--- Start Exercise data ---
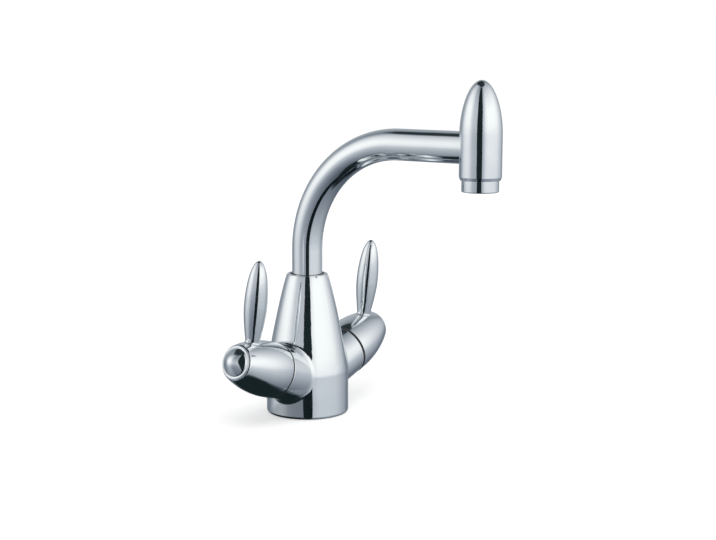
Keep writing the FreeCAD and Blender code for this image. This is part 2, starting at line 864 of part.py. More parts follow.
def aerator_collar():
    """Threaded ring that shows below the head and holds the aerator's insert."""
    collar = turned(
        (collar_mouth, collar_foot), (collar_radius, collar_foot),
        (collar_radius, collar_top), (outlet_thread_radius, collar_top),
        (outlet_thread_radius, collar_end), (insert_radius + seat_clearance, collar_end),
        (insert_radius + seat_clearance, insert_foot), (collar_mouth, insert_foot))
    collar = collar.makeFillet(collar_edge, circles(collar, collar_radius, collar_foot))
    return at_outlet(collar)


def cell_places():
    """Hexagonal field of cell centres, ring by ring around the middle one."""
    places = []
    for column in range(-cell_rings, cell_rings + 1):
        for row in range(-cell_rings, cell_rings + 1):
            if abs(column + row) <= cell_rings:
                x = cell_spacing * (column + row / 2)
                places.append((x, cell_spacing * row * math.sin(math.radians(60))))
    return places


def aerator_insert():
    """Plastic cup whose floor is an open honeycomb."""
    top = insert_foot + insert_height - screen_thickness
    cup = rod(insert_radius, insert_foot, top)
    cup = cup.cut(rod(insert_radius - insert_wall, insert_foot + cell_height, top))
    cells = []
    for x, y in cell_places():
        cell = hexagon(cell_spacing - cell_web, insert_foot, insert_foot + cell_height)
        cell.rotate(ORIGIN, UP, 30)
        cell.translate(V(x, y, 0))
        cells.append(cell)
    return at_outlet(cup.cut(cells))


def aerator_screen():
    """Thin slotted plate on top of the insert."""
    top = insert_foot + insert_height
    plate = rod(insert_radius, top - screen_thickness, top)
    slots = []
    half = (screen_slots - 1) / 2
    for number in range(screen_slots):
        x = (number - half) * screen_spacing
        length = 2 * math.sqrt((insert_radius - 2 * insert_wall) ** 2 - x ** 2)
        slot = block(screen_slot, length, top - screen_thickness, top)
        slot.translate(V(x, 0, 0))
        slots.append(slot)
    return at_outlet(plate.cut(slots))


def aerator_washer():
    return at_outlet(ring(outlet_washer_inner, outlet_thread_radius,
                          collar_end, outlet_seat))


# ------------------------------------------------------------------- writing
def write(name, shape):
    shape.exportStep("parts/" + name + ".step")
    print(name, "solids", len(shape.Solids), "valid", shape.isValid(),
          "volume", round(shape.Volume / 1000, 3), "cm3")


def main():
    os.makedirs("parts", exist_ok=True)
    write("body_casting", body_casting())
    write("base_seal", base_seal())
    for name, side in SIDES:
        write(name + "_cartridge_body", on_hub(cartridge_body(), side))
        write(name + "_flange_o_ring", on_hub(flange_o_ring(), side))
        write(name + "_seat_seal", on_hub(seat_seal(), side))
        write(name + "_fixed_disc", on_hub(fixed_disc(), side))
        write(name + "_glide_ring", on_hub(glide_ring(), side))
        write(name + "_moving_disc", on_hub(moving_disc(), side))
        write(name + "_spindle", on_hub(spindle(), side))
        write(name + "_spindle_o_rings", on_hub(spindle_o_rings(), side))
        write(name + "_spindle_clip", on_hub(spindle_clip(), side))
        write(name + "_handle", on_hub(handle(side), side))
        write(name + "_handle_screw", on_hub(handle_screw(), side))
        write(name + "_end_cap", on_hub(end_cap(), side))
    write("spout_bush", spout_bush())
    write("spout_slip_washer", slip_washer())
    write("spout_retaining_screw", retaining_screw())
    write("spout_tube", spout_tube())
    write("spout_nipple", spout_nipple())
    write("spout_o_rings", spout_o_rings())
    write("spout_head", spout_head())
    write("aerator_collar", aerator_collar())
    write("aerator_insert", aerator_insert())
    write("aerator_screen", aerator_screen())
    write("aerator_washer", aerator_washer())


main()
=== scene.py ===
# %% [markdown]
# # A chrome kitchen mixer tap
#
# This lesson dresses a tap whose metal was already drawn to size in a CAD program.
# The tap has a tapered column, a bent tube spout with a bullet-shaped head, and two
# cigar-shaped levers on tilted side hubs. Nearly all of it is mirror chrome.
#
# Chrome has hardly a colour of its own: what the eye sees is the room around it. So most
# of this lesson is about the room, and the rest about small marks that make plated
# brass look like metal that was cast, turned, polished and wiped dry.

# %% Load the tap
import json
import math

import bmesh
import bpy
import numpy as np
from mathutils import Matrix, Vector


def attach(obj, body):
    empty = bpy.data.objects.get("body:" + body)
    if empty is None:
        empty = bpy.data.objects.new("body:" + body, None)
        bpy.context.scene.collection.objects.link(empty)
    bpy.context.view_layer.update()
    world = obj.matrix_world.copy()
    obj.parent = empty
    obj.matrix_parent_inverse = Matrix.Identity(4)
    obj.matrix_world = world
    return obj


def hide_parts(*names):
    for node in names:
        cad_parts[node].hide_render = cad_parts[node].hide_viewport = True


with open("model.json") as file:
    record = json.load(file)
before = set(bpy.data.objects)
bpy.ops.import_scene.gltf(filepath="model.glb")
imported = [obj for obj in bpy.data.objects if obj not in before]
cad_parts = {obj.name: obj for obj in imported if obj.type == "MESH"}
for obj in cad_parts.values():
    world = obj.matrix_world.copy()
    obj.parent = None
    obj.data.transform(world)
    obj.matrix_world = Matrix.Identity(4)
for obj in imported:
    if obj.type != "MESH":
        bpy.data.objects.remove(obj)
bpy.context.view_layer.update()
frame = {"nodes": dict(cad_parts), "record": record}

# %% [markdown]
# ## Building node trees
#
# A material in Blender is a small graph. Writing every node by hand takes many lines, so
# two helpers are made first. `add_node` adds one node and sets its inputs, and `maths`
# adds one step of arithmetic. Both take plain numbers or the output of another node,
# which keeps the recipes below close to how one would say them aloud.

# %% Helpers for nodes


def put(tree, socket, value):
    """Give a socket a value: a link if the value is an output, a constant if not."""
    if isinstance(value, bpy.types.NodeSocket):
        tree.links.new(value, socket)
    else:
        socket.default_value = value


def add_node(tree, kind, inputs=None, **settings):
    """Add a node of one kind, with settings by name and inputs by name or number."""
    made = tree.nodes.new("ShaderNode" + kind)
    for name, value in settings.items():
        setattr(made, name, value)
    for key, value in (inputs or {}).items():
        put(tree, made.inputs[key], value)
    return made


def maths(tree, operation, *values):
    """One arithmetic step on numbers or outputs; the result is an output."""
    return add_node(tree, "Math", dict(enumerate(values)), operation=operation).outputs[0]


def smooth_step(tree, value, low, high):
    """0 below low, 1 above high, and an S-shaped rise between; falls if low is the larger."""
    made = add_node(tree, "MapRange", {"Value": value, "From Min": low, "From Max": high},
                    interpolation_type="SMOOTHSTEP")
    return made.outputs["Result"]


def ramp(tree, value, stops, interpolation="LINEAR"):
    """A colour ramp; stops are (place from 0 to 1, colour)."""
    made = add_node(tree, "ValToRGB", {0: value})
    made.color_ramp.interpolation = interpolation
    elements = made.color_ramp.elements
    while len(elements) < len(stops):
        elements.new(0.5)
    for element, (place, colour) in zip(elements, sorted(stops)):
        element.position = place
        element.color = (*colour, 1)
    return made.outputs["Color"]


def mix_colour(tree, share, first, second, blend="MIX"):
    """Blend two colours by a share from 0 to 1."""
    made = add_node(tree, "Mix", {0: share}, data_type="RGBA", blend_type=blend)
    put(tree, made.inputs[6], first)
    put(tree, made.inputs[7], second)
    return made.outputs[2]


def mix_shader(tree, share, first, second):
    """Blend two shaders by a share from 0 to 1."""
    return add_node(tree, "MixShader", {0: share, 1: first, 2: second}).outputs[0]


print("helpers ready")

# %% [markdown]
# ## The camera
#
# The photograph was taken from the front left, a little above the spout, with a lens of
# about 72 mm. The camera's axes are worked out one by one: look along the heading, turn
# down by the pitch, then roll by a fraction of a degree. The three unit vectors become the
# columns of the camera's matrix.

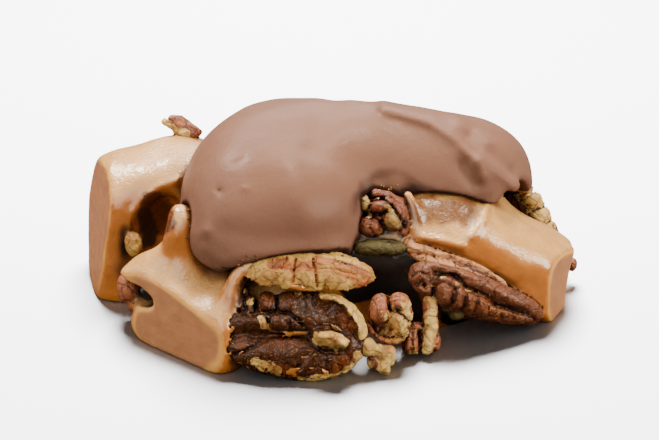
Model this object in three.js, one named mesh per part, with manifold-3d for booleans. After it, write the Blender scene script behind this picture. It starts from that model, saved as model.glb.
--- End Exercise data ---
▶ **What is expected**:
Reproduce word for word the lines of the records above, beginning at the first and ending with the line where "return at_outlet(cup.cut(cells))" appears, and nothing past it.

▶ **Output below**:
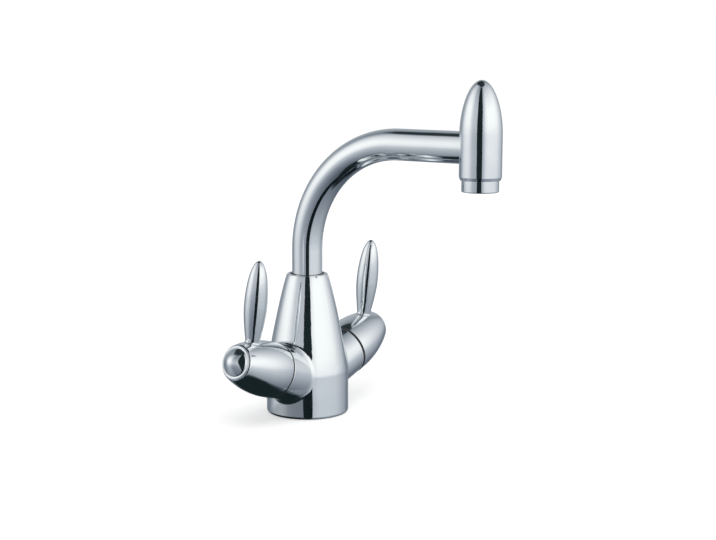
Keep writing the FreeCAD and Blender code for this image. This is part 2, starting at line 864 of part.py. More parts follow.
def aerator_collar():
    """Threaded ring that shows below the head and holds the aerator's insert."""
    collar = turned(
        (collar_mouth, collar_foot), (collar_radius, collar_foot),
        (collar_radius, collar_top), (outlet_thread_radius, collar_top),
        (outlet_thread_radius, collar_end), (insert_radius + seat_clearance, collar_end),
        (insert_radius + seat_clearance, insert_foot), (collar_mouth, insert_foot))
    collar = collar.makeFillet(collar_edge, circles(collar, collar_radius, collar_foot))
    return at_outlet(collar)


def cell_places():
    """Hexagonal field of cell centres, ring by ring around the middle one."""
    places = []
    for column in range(-cell_rings, cell_rings + 1):
        for row in range(-cell_rings, cell_rings + 1):
            if abs(column + row) <= cell_rings:
                x = cell_spacing * (column + row / 2)
                places.append((x, cell_spacing * row * math.sin(math.radians(60))))
    return places


def aerator_insert():
    """Plastic cup whose floor is an open honeycomb."""
    top = insert_foot + insert_height - screen_thickness
    cup = rod(insert_radius, insert_foot, top)
    cup = cup.cut(rod(insert_radius - insert_wall, insert_foot + cell_height, top))
    cells = []
    for x, y in cell_places():
        cell = hexagon(cell_spacing - cell_web, insert_foot, insert_foot + cell_height)
        cell.rotate(ORIGIN, UP, 30)
        cell.translate(V(x, y, 0))
        cells.append(cell)
    return at_outlet(cup.cut(cells))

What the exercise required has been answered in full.